Di Indonesia hari ini, kita punya cukup banyak perempuan pemimpin. Ketua DPR, Menteri Sosial, Menteri Kehutanan dan Lingkungan Hidup, Menteri Keuangan, Menteri Luar Negeri, Menteri Pemberdayaan dan Perlindungan Perempuan dan Anak, termasuk Gubernur Jawa Timur yang juga mantan menteri.
Ketika setiap pemimpin memiliki gayanya sendiri-sendiri, ada hal-hal dasar yang bisa kita terapkan dalam menilai gaya kepemimpinan. Pertama tentu saja adalah nilai dan moral. Apakah para ibu yang menjadi pemimpin itu telah mendasarkan kepemimpinannya pada prinsip keadilan, kesetaraan, dan kemanusiaan.

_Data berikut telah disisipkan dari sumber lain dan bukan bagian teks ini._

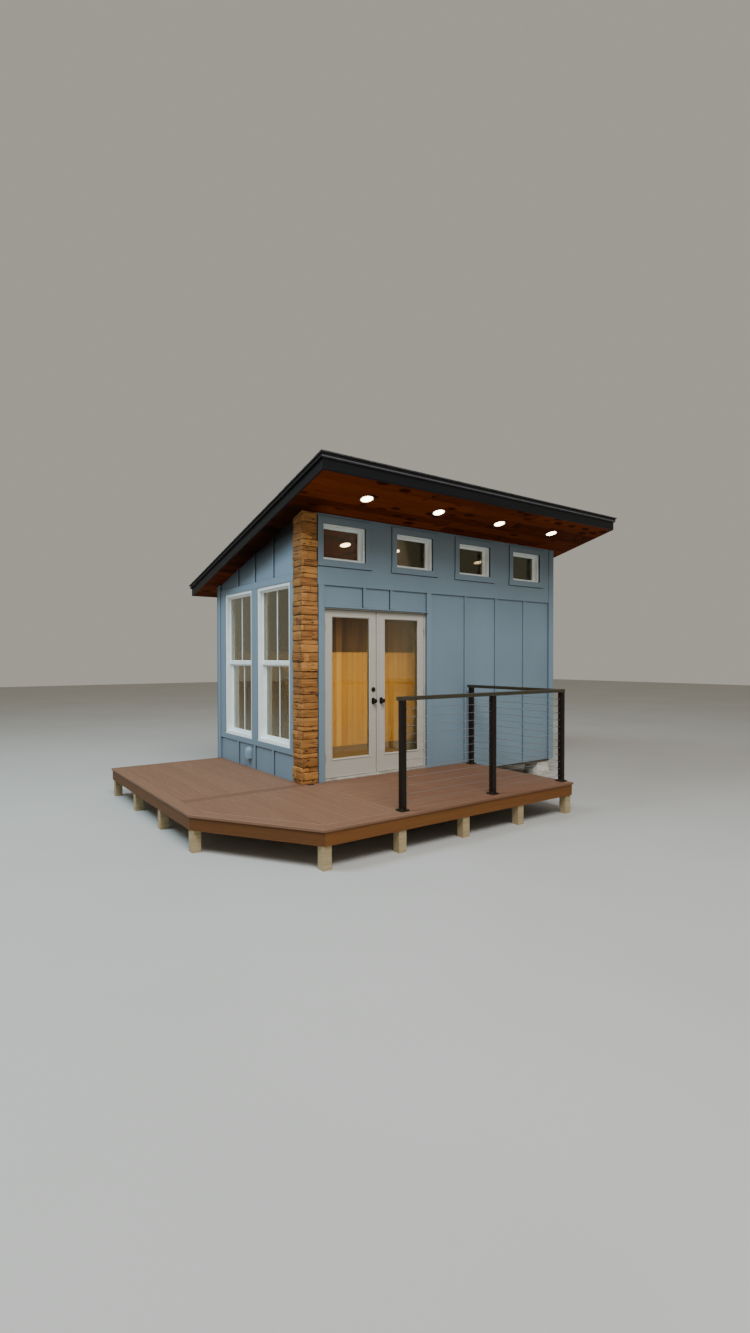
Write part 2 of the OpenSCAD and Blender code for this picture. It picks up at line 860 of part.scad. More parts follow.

Kenapa seorang Ketua DPR Perempuan tak bisa mendorong disahkannya Undang-Undang Penghapusan Kekerasan Seksual? Kenapa seorang Menteri Sosial perempuan justru tak punya pemahaman atas disabilitas dan masih menganggap Papua sebagai daerah buangan? Kenapa Menteri Kehutanan dan Lingkungan Hidup perempuan justru tak punya kesadaran atas pentingnya melawan deforestasi?
Di masa ketika efektifitas adalah kunci, menjadi pemimpin yang mempertontonkan marah-marah pada publik hanya akan jadi kesia-siaan dan bahan tertawaan. Model kepemimpinan teatrikal dengan menunjukkan aktivitas berlebihan yang tak masuk akal juga tak lagi ada gunanya.
Ketika stigma dan stereotip terhadap kepemimpinan perempuan masih kuat bercokol dalam masyarakat, setiap tindakan problematik dari pemimpin perempuan ini akan dijadikan pembenaran kenapa perempuan tak layak jadi pemimpin. Terdengar tak adil, karena di luar sana lebih banyak lagi pemimpin laki-laki yang bermasalah. Tapi memang masih seperti inilah wajah masyarakat kita hari ini.